ISIS, Holy War, and Apologetics

The current campaign of ISIS, the jihadist Islamic rampage in Iraq and Syria, occasions a lot of interest in, and comparisons to, the military campaigns of Israel against the Canaanites and other ancient people groups. Some Muslims are quick to indicate that Christians lack the ethical capital to critique ISIS since the Christian faith, according to its ancient narrative, exhibits a military-violent dimension approximating ethnic genocide.

Our apologetic is neither to deny the violent and bloody warfare of the Israelites nor to indicate regret and embarrassment about it, but to situate it in the trajectory of God's redemptive purposes in history. Put differently, Israel's military campaigns were inextricably embedded in "the old creation" whose kingdom weaponry consisted of sword and spear and whose apostates were executed.

The notion here is not simply that God accommodated and inhabited the cultural furniture of the Ancient Near East to secure his purposes such that Israel advanced in the same way that any nation in the ANE did--namely, through something approximating genocidal warfare. It is, rather, that the world prior to Jesus was a world of bloodshed resulting from human sin, which sin Jesus came to conquer and which bloodshed Jesus came to end.

Whereas the Israelites conducted their kingdom campaigns in an old economy of bloodshed that anticipated, if not yearned for, the coming Messiah, jihadist Muslims are perpetuating this old economy in defiance of the Messiah who came.

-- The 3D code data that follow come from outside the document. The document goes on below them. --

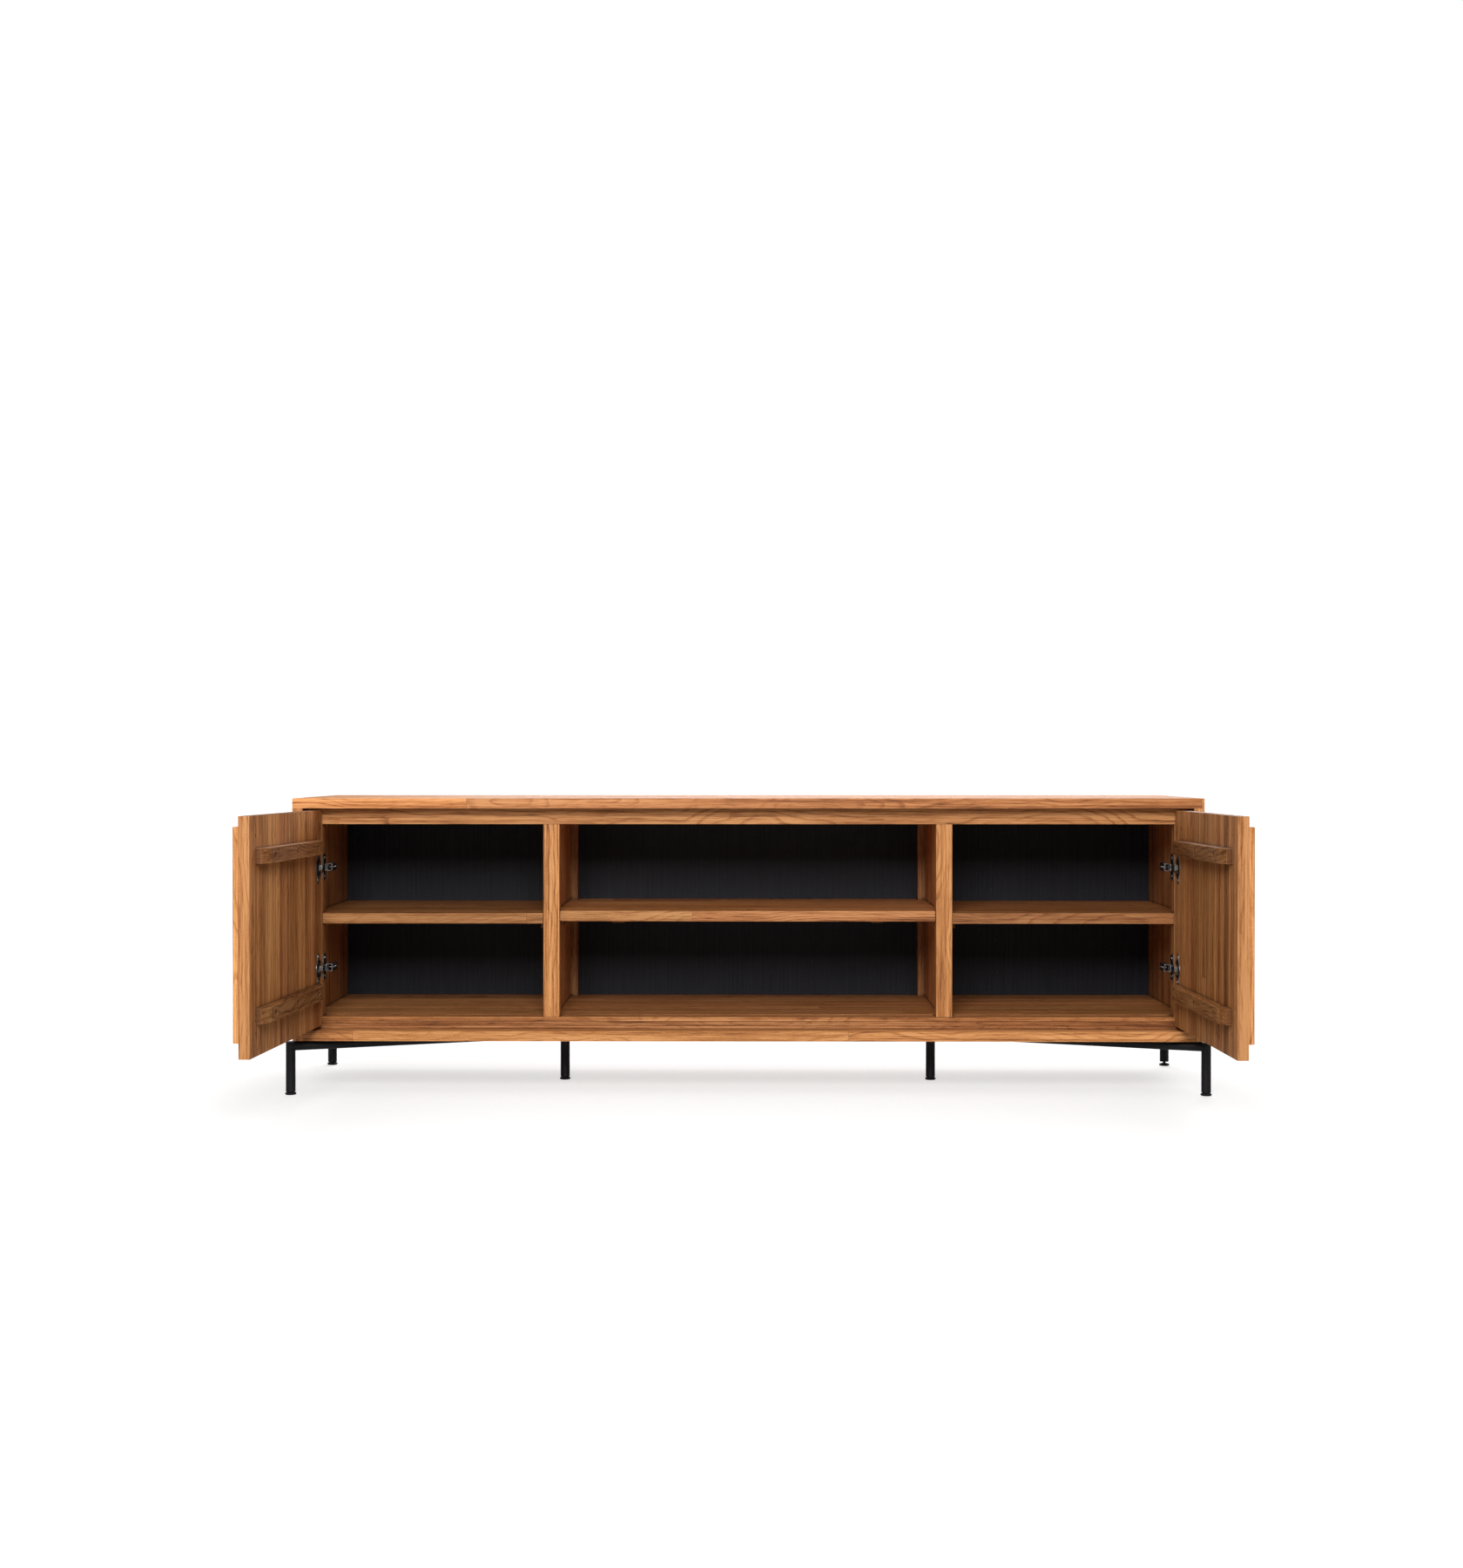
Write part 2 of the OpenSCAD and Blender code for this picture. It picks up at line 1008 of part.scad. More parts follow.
module left_back_leg() {
    color(steel_black)
        stand()
            corner_leg(rear_y, -bar_turn, foot_gap);
}

module left_front_bar() {
    color(steel_black)
        stand()
            bar(front_y, bar_turn, -tube_d);
}

module left_back_bar() {
    color(steel_black)
        stand()
            bar(rear_y, -bar_turn, mid_y);
}

module right_front_leg() {
    color(steel_black)
        stand()
            mirror([1, 0, 0])
                corner_leg(front_y, bar_turn, foot_gap);
}

module right_middle_leg() {
    color(steel_black)
        stand()
            mirror([1, 0, 0])
                middle_leg();
}

// The foot under this leg is screwed out, so its tube ends higher
module right_back_leg() {
    color(steel_black)
        stand()
            mirror([1, 0, 0])
                corner_leg(rear_y, -bar_turn, foot_gap_out);
}

module right_front_bar() {
    color(steel_black)
        stand()
            mirror([1, 0, 0])
                bar(front_y, bar_turn, -tube_d);
}

module right_back_bar() {
    color(steel_black)
        stand()
            mirror([1, 0, 0])
                bar(rear_y, -bar_turn, mid_y);
}

// Every leg's place and the gap between its tube and its pad
LEGS = [
    [-leg_x, front_y, foot_gap],
    [-middle_leg_x, mid_y, foot_gap],
    [-leg_x, rear_y, foot_gap],
    [leg_x, front_y, foot_gap],
    [middle_leg_x, mid_y, foot_gap],
    [leg_x, rear_y, foot_gap_out]
];

// A plug in the tube's end, with a rim against it and a hole for the foot's stem
module leg_inserts() {
    color("#2a2a2c")
        stand()
            for (leg = LEGS)
                translate([leg[0], leg[1], foot_h + leg[2]])
                    difference() {
                        union() {
                            cylinder(d = bore_d, h = insert_h);
                            translate([0, 0, -insert_rim])
                                cylinder(d = tube_d, h = insert_rim);
                        }
                        translate([0, 0, -insert_rim - eps])
                            cylinder(d = stem_d + 0.2, h = insert_h + insert_rim + 2 * eps);
                    }
}

// A pad with an eased lower edge and a sloping top, turned in one piece with its stem
module levelling_feet() {
    edge = 1.5;
    r = foot_d / 2;
    color("#161617")
        stand()
            for (leg = LEGS)
                translate([leg[0], leg[1], 0]) {
                    rotate_extrude()
                        polygon([[0, 0], [r - edge, 0], [r, edge], [r, foot_h - 2], [r - 1, foot_h - 1],
                                 [stem_d, foot_h], [0, foot_h]]);
                    translate([0, 0, foot_h])
                        cylinder(d = stem_d, h = leg[2] + insert_h - 2);
                }
}

top_board();
bottom_board();
left_side();
right_side();
back_panel();
back_panel_screws();
case_dowels();
top_rail();
bottom_rail();
left_end_stile();
right_end_stile();
left_inner_stile();
right_inner_stile();
left_divider();
right_divider();
left_liner();
right_liner();
rear_cleats();
inner_floor();
floor_bearers();
left_shelf();
middle_shelf();
right_shelf();
shelf_bearers();
shelf_battens();
left_door_slab();
left_door_boards();
left_door_battens();
left_door_screws();
left_hinge_cups();
left_hinge_links();
left_hinge_pins();
left_hinge_arms();
left_hinge_plates();
left_hinge_screws();
right_door_slab();
right_door_boards();
right_door_battens();
right_door_screws();
right_hinge_cups();
right_hinge_links();
right_hinge_pins();
right_hinge_arms();
right_hinge_plates();
right_hinge_screws();
left_front_leg();
left_middle_leg();
left_back_leg();
left_front_bar();
left_back_bar();
right_front_leg();
right_middle_leg();
right_back_leg();
right_front_bar();
right_back_bar();
base_plates();
base_screws();
leg_inserts();
levelling_feet();
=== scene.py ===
"""Low teak television stand with both doors open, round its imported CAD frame."""

import math
from typing import NamedTuple

import bpy
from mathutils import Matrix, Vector


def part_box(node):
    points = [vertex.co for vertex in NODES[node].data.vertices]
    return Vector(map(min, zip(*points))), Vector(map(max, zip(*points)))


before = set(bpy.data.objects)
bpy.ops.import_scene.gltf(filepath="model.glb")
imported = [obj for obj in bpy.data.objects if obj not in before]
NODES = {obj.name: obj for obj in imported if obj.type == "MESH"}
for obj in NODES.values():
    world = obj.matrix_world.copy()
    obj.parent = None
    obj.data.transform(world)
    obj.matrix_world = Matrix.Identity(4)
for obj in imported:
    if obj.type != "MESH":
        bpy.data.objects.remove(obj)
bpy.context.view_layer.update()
MM = 0.001
SIDES = ("left", "right")


# Node trees ---------------------------------------------------------------------------

class Tree:
    """A short way to write shader nodes. Each call returns an output socket."""

    def __init__(self, tree):
        self.tree = tree

    def node(self, kind, **settings):
        made = self.tree.nodes.new("ShaderNode" + kind)
        for name, value in settings.items():
            setattr(made, name, value)
        return made

    def put(self, socket, value):
        """Links a socket to an output, or sets it to a constant."""
        if isinstance(value, bpy.types.NodeSocket):
            self.tree.links.new(value, socket)
        else:
            socket.default_value = value

    def math(self, operation, a, b=0.0, c=0.0):
        made = self.node("Math", operation=operation)
        for socket, value in zip(made.inputs, (a, b, c)):
            self.put(socket, value)
        return made.outputs[0]

    def total(self, start, *terms):
        """start plus each (socket, weight)."""
        for socket, weight in terms:
            start = self.math("MULTIPLY_ADD", socket, weight, start)
        return start

    def vector(self, operation, a, b=(0, 0, 0)):
        made = self.node("VectorMath", operation=operation)
        self.put(made.inputs[0], a)
        self.put(made.inputs[1], b)
        return made.outputs["Value" if operation in ("DOT_PRODUCT", "LENGTH") else "Vector"]

    def combine(self, x, y, z):
        made = self.node("CombineXYZ")
        for socket, value in zip(made.inputs, (x, y, z)):
            self.put(socket, value)
        return made.outputs[0]

    def separate(self, vector):
        made = self.node("SeparateXYZ")
        self.put(made.inputs[0], vector)
        return made.outputs[0], made.outputs[1], made.outputs[2]

    def noise(self, point, scales, detail=2.0, roughness=0.5):
        """Noise with about this many lumps to the metre along each axis."""
        made = self.node("TexNoise")
        self.put(made.inputs["Vector"], self.vector("MULTIPLY", point, scales))
        made.inputs["Scale"].default_value = 1.0
        made.inputs["Detail"].default_value = detail
        made.inputs["Roughness"].default_value = roughness
        return made.outputs["Fac"]

    def step(self, value, low, high):
        """0 at low and 1 at high, smooth between them; low may be above high."""
        made = self.node("MapRange", interpolation_type="SMOOTHSTEP")
        self.put(made.inputs["Value"], value)
        flipped = low > high
        made.inputs["From Min"].default_value = min(low, high)
        made.inputs["From Max"].default_value = max(low, high)
        made.inputs["To Min"].default_value = 1.0 if flipped else 0.0
        made.inputs["To Max"].default_value = 0.0 if flipped else 1.0
        return made.outputs[0]

    def ramp(self, value, stops):
        """Colour for a value, from (value, colour) stops."""
        made = self.node("ValToRGB")
        self.put(made.inputs[0], value)
        elements = made.color_ramp.elements
        while len(elements) < len(stops):
            elements.new(1.0)
        for element, (place, colour) in zip(elements, stops):
            element.position = place
            element.color = (*colour, 1)
        return made.outputs[0]

    def mix(self, share, a, b):
        """Colour a, or b where share is 1."""
        made = self.node("Mix", data_type="RGBA")
        self.put(made.inputs[0], share)
        for socket, value in ((made.inputs[6], a), (made.inputs[7], b)):
            self.put(socket, (*value, 1) if isinstance(value, tuple) else value)
        return made.outputs[2]

    def bump(self, height, strength, depth):
        """A normal from a height of 0 to 1, which stands for the depth in metres."""
        made = self.node("Bump")
        self.put(made.inputs["Height"], height)
        made.inputs["Strength"].default_value = strength
        made.inputs["Distance"].default_value = depth
        return made.outputs[0]

    def edges(self, radius):
        """1 on a corner between faces, falling to 0 within the radius of it."""
        made = self.node("Bevel", samples=4)
        made.inputs["Radius"].default_value = radius
        normal = self.node("NewGeometry").outputs["Normal"]
        return self.step(self.vector("DOT_PRODUCT", made.outputs[0], normal), 0.995, 0.80)

    def crevices(self, reach):
        """0 in the open, rising to 1 down a hole or along an inner corner."""
        made = self.node("AmbientOcclusion", samples=4)
        made.inputs["Distance"].default_value = reach
        return self.step(made.outputs["AO"], 0.82, 0.42)


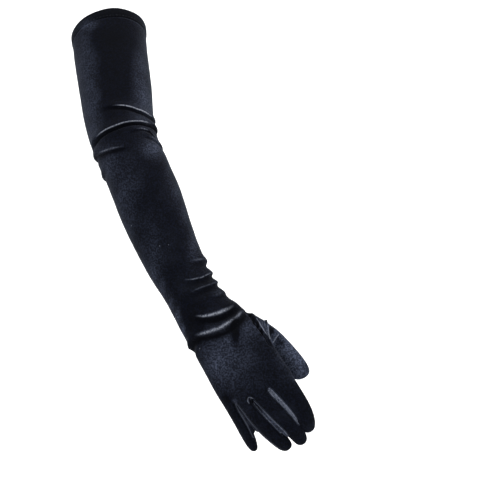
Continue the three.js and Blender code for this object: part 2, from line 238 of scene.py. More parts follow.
# Lines across the hand, how far each has spread to the knuckles' line, and the ball of the thumb
# there: its angle, the degrees on each side and its height.
PALM_LINES = [
    ([434.5, 430, 426.5, 424], 0, 336, 62, 10.5),
    ([446, 438, 439, 441], 0.15, 335, 62, 13.5),
    ([458, 450, 451, 453], 0.3, 333, 55, 10.5),
    ([471, 464, 465, 462], 0.55, 333, 50, 3),
    ([487, 486, 484, 472], 0.8, 333, 50, 0),
]
# The knuckles' line, little finger to index: along, across, height of the back, of the palm.
KNUCKLES = [
    (68, -39.5, -7, -19), (74, -34.5, -3, -21), (79, -28, -1.5, -16), (85.5, -19.5, 4.5, -13.5),
    (90, -11.5, 4.5, -9.5), (91, -1.2, 8.5, -10.5), (91, 9.2, 7, -7.5), (91, 24.5, 10.5, -10),
    (88, 37.5, 6, -6),
]
# How far the edges of the hand stand out past the ends of that line.
THUMB_EDGE, LITTLE_EDGE = 2, 1.5


def hand_point(along, across, height):
    down, side, back = HAND
    return HAND_MIDDLE + down * along + side * across + back * height


def hand_edge(row, outward):
    along, across, back, palm = row
    return along, across + outward, (back + palm) / 2


over = [(along, across, back) for along, across, back, palm in reversed(KNUCKLES)]
under = [(along, across, palm) for along, across, back, palm in KNUCKLES]
knuckles = [
    hand_edge(KNUCKLES[-1], THUMB_EDGE), *over, hand_edge(KNUCKLES[0], -LITTLE_EDGE), *under,
]
palm_rings = []
for line, spread, middle, half, rise in PALM_LINES:
    places = []
    for angle, (_, across, height) in zip(ANGLES, knuckles):
        s = line_at(line, angle)
        turn = turn_from(middle, angle) / half
        out = rise * cos(turn * pi / 2) ** 2 if abs(turn) < 1 else 0
        even = cloth_at(s, angle, out - thumb_ball(s, angle))
        flat = hand_point(s - WRIST, across, height)
        flat = flat + HAND[1] * out * cos(angle) + HAND[2] * out * sin(angle)
        places.append(even + (flat - even) * spread)
    ring = draw_out(ring, np.array(places) * MM)
    palm_rings.append(ring)
    side_seam.append(ring[LITTLE_SIDE])
knuckles = np.array([hand_point(*point) for point in knuckles]) * MM
ring = draw_out(ring, knuckles)


# Fingers and the strips between them
# The fronts, backs and tips of the fingers run on from the hand. Down both facing sides of two
# fingers goes one narrow strip, a fourchette, sewn in between them and round the crotch.
CUTS = [
    "glove_body", "fourchette_ring_little", "fourchette_middle_ring", "fourchette_index_middle",
    "thumb",
]
THUMB_CUT = CUTS.index("thumb")
# Each finger's roll, and its sections: along, across, height, width, thickness, half the strip's
# angle, turn.
FINGERS = [
    (30, [
        (86, -34.8, -14, 13.5, 15, 28, 0), (101, -35.6, -17, 15, 15, 26, 0),
        (118, -39, -22.5, 13.5, 13.5, 22, 0), (129.5, -41.5, -29.5, 8, 8, 30, 0),
    ]),
    (15, [
        (95, -19, -5, 17, 17, 28, 0), (113, -17.6, -7.5, 18.7, 17, 27, 0),
        (136, -13.2, -15, 17.8, 15, 27, 0), (150.5, -10.2, -26, 13.8, 9, 30, 0),
    ]),
    (5, [
        (97, -0.4, -1, 20, 19, 28, 0), (116, 2.7, -2, 20.4, 18.5, 26, 0),
        (140.5, 6.8, -11, 17.8, 16, 22, 0), (155.5, 4.8, -23.5, 13, 9.5, 30, 0),
    ]),
    (0, [
        (97, 23.6, 1, 27, 20, 28, 0), (114, 24.8, 2, 23, 19, 25, 0),
        (134.5, 24.5, -7, 19.4, 16.5, 20, 0), (150, 17.2, -20, 14.2, 10, 30, 0),
    ]),
]
# A section of eight corners shrinks as it is smoothed, so a width over this gives its corners.
TO_CORNERS = 1.86
CROTCH_SINK = 1
# The corner of a section in the middle of its back, and how many sections a strip goes up.
BACK_CORNER = 2
STRIP_SECTIONS = 3


def turned(v, axis, angle):
    along = axis * np.dot(v, axis)
    return along + (v - along) * cos(angle) + np.cross(axis, v) * sin(angle)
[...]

Through the complex of his death and resurrection, Jesus has inaugurated a new creation with a different economy, a different military, and different weaponry. Our warfare is not against flesh and blood, but against rulers, against the powers of this dark world, against the spiritual forces of evil (Eph.6:12) and therefore we do not fight with the weapons of the world (2 Cor.10:4); we fight with the weaponry of word, sacrament, prayer, and worship.

From its dietary restrictions to its circumcision rituals to its purity washings to its fasting seasons to its notions of civil religion and civil law to its preoccupation with real estate, Islam (in especially its jihadist manifestations) is inextricably entangled in the "old creation" worldview, for which very reason it has multiple affinities to Old Testament Israel.